企業の成長に伴い,ビジネスシステムの構造が複雑化

 創業間もない企業では,ビジネスシステムの構造は単純です。組織の規模が小さく,経営者の個人経営に近い会社も多いので,経営者の意思決定が直接,組織全体に伝わります。逆に,経営者は組織の様子を容易に把握できます。ビジネスシステムを支えるITも,多くの場合は小規模で機能もシンプルです。

 ところが企業が成長していくにつれ,ビジネスシステムの構造は複雑化していきます。まず大きいのは,経営の主体が経営者個人から「組織」へと広がっていくことです。タイミングは,新規上場の時期とちょうど重なるケースが多いようです。

 この段階では,業務の遂行を複数の部門や組織で進めることになります。意思決定も経営者だけでなく,組織やプロセスの構築に秀でた“名参謀”と呼ばれる人材と共同で進める必要が出てきます。多くの企業再生プログラムを手がけてきた筆者の経験では,成功する企業のほとんどが,このトップと参謀の組み合わせにより運営されています。より事業規模が大きくなると,経営の意思決定やビジネスの遂行を「トップと複数の参謀」による組織で進める必要が出てくるでしょう。

 企業の規模が大きくなると,ビジネス領域全体で広く情報システムを使うようにもなります。企業が利用したり発信したりする情報の種類や量も増えてきます。このため,情報システムの規模は大きくなり,システムの形態やアプリケーションの機能や構成が複雑になります。

 問題は,ビジネスシステムの構造が複雑になってくると,個々の要素間で「断絶」が生じる可能性が高くなることです。

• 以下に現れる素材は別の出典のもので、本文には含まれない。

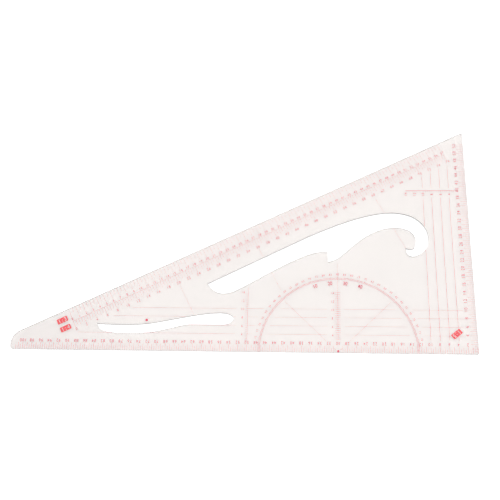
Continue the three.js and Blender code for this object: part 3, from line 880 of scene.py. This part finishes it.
def label_loops(text, centre, turn_degrees, height, digits, digit_step=DIGIT_STEP):
    """The loops of a centred label, one list for each character."""
    spin = Matrix.Rotation(math.radians(turn_degrees), 2)
    steps = [COLON_SHARE if c == ":" else 1.0 for c in text]
    places = [sum(steps[:i]) + step / 2 - sum(steps) / 2 for i, step in enumerate(steps)]
    characters = []
    for c, at in zip(text, places):
        aside = Vector((at * digit_step, 0))
        characters.append(
            [[centre + spin @ ((p + aside) * height) for p in loop] for loop in digits[c]]
        )
    return characters


def add_label(slabs, text, centre, turn_degrees, height, digits=PLAIN, digit_step=DIGIT_STEP):
    for loops in label_loops(str(text), Vector(centre), turn_degrees, height, digits, digit_step):
        slabs.add(loops, INK_LOW, INK_HIGH)


widest = (1 + DIGIT_STEP) * DIGIT_NARROWING
print("width of a two-digit label:", round(widest, 2), "heights at most")

# %% [markdown]
# ## Numerals along the edges
# The base scale is read with the sheet turned round, so its numerals stand on their heads. Those of
# the upright scale lie on their side, and those of the two sloping scales follow the slope. Base
# and upright count in units of two millimetres, a fifth of a centimetre, which is why their
# numerals reach 100 on a sheet of 206 mm. The place of a numeral comes from its number, and one
# loop over a table sets all four scales, each as one piece.

# %% Numerals along the edges
FIFTH_UNIT = 2
BASE_ROW, UPRIGHT_ROW = 4.03, 4.37  # from the edge to the middle of the numerals
THIRDS_ROW, QUARTERS_ROW = 5.4, 10.6
BASE_ASIDE, UPRIGHT_ABOVE = 0.55, 0.33  # from a number's place to the middle of its numeral


def on_base(number):
    return (-FIFTH_UNIT * number - BASE_ASIDE, BASE_ROW)


def on_upright(number):
    return (-UPRIGHT_ROW, FIFTH_UNIT * number + UPRIGHT_ABOVE)


def on_thirds(number):
    return on_slope(SCALE_ZERO - number * THIRD_UNIT, THIRDS_ROW)


def on_quarters(number):
    return on_slope(SCALE_ZERO - number * QUARTER_UNIT, QUARTERS_ROW)


# scale, its numbers, the place of each, turn in degrees, height in millimetres, weight
EDGE_NUMERALS = [
    ("base", range(2, 101, 2), on_base, 180, 1.45, LIGHT),
    ("upright", range(4, 53, 2), on_upright, 90, 1.57, LIGHT),
    ("thirds", range(THIRD_UNITS + 1), on_thirds, slope_degrees, 1.2, PLAIN),
    ("quarters", range(0, QUARTER_UNITS + 1, 2), on_quarters, slope_degrees, 1.35, LIGHT),
]
for scale, numbers, place_of, turn_degrees, height, digits in EDGE_NUMERALS:
    numerals = Slabs(scale + "_scale_numerals")
    for number in numbers:
        add_label(numerals, number, place_of(number), turn_degrees, height, digits)
    numerals.piece("red_ink", red_ink)

# %% [markdown]
# ## Numerals of the protractor
# The protractor is numbered every five degrees and alike from both ends up to 90, so that an angle
# can be read from either side. Each numeral stands with its foot towards the centre. Four bolder
# numbers stand inside the band, closer set than the rest.

# %% Numerals of the protractor
NUMERAL_RADIUS, NUMERAL_HEIGHT = 36.85, 1.02
INNER_RADIUS, INNER_HEIGHT, INNER_STEP = 32.6, 1.7, 0.62
INNER_NUMERALS = {108: 10, 96: 20, 84: 30, 72: 40}  # the number at each angle


def round_protractor(degrees, radius):
    direction = Vector((math.cos(math.radians(degrees)), math.sin(math.radians(degrees))))
    return Vector((PROTRACTOR_X, 0)) + direction * radius


protractor_numerals = Slabs("protractor_numerals")
for degrees in range(10, 171, 5):
    centre = round_protractor(degrees, NUMERAL_RADIUS)
    number = min(degrees, 180 - degrees)
    add_label(protractor_numerals, number, centre, degrees - 90, NUMERAL_HEIGHT, LIGHT)
for degrees, number in INNER_NUMERALS.items():
    centre = round_protractor(degrees, INNER_RADIUS)
    add_label(protractor_numerals, number, centre, degrees - 90, INNER_HEIGHT, HEAVY, INNER_STEP)
protractor_numerals.piece("red_ink", red_ink)

# %% [markdown]
# Three short scales stand inside the sheet: the protractor's own axis, an upright one to the left
# of it and a level one near the top. Their ticks are CAD parts. All three are numbered alike, from
# 4 to 14 in steps of two units, so one loop sets the three numerals of each step.

# %% Numerals of the short scales
AXIS_NUMERALS_X, SHORT_UPRIGHT_X = -62.9, -102.9
AXIS_BELOW, SHORT_BELOW = 0.3, 0.25  # from a number's place down to the middle of its numeral
SHORT_LEVEL_Y, SHORT_LEVEL_UNIT = 78, 2.02
SHORT_HEIGHT, SHORT_LEVEL_HEIGHT = 1.15, 1.3

short_numerals = Slabs("short_scale_numerals")
for n in range(4, 15, 2):
    on_axis = (AXIS_NUMERALS_X, FIFTH_UNIT * n - AXIS_BELOW)
    on_short_upright = (SHORT_UPRIGHT_X, FIFTH_UNIT * n - SHORT_BELOW)
    on_short_level = (-SHORT_LEVEL_UNIT * n, SHORT_LEVEL_Y)
    add_label(short_numerals, n, on_axis, 0, SHORT_HEIGHT, LIGHT)
    add_label(short_numerals, n, on_short_upright, 0, SHORT_HEIGHT, LIGHT)
    add_label(short_numerals, n, on_short_level, 90, SHORT_LEVEL_HEIGHT)
short_numerals.piece("red_ink", red_ink)

# %% [markdown]
# ## Ratio tiles
# Beside the zero of each scale stands a solid red tile with the scale's ratio left bare in it. The
# CAD tile is whole. A boolean cut would open it, but such cuts are unsure on shapes this thin and
# flat. So a tile with the ratio cut out is built as a slab and replaces it: the numerals' outer
# loops are holes in the tile, and the insides of closed digits are small islands of ink. Two tiles
# lie along the slope. The third lies aslant in the right-angled corner, its ratio upside down.

# %% Ratio tiles
TILE_LENGTH, TILE_WIDTH, TILE_CORNER = 4.9, 2.5, 0.3
TILE_SHIFT = 1.85  # from the scale's zero to the tile
THIRDS_TILE_INWARD, QUARTERS_TILE_INWARD = 3.95, 8.15
RATIO_HEIGHT, RATIO_STEP = 1.85, 0.92
FIFTHS_PLACE, FIFTHS_TURN = Vector((-9, 9)), 40

tile_along = SCALE_ZERO + TILE_SHIFT + TILE_LENGTH / 2
thirds_place = on_slope(tile_along, THIRDS_TILE_INWARD)
quarters_place = on_slope(tile_along, QUARTERS_TILE_INWARD)
tiles = {  # ratio, place, turn of the tile, turn of its ratio
    "ratio_block_thirds": ("1:3", thirds_place, slope_degrees, slope_degrees),
    "ratio_block_quarters": ("1:4", quarters_place, slope_degrees, slope_degrees),
    "ratio_block_fifths": ("1:5", FIFTHS_PLACE, FIFTHS_TURN, FIFTHS_TURN + 180),
}
for node, (text, centre, tile_turn, text_turn) in tiles.items():
    spin = Matrix.Rotation(math.radians(tile_turn), 2)
    half = Vector((TILE_LENGTH / 2, TILE_WIDTH / 2))
    signs = [(1, -1), (1, 1), (-1, 1), (-1, -1)]
    corners = [centre + spin @ Vector((sx * half.x, sy * half.y)) for sx, sy in signs]
    outline = rounded_outline([(c.x, c.y, TILE_CORNER) for c in corners], steps=6)
    characters = label_loops(text, centre, text_turn, RATIO_HEIGHT, BOLD, RATIO_STEP)
    cut = [loop[::-1] for loops in characters for loop in loops]
    tile = Slabs(node.replace("block", "tile"))
    tile.add([turned(outline, True), *cut], INK_LOW, INK_HIGH)
    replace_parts(tile.piece("red_ink", solid_ink), node)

企業のビジネスを適切に進めるためには,ビジネス・システムを構成する戦略や組織,ITなどを密に連携させて,「システム」として維持する必要があります。

 しかし,企業の規模が大きくなり,ビジネスシステムを構成する個々の要素の規模が大きくなったり複雑になったりすると,要素間の連携を維持するのが困難になります。連携にほころびが生じたり,要素間に断絶が生じたりするケースが出てくるのです。

 こうしたビジネスシステムの不備を放置しておくと,結果的に経営者は自社の状況を正しく把握できないことになります。ITの側面からみると,これがIT統制の不備につながるわけです。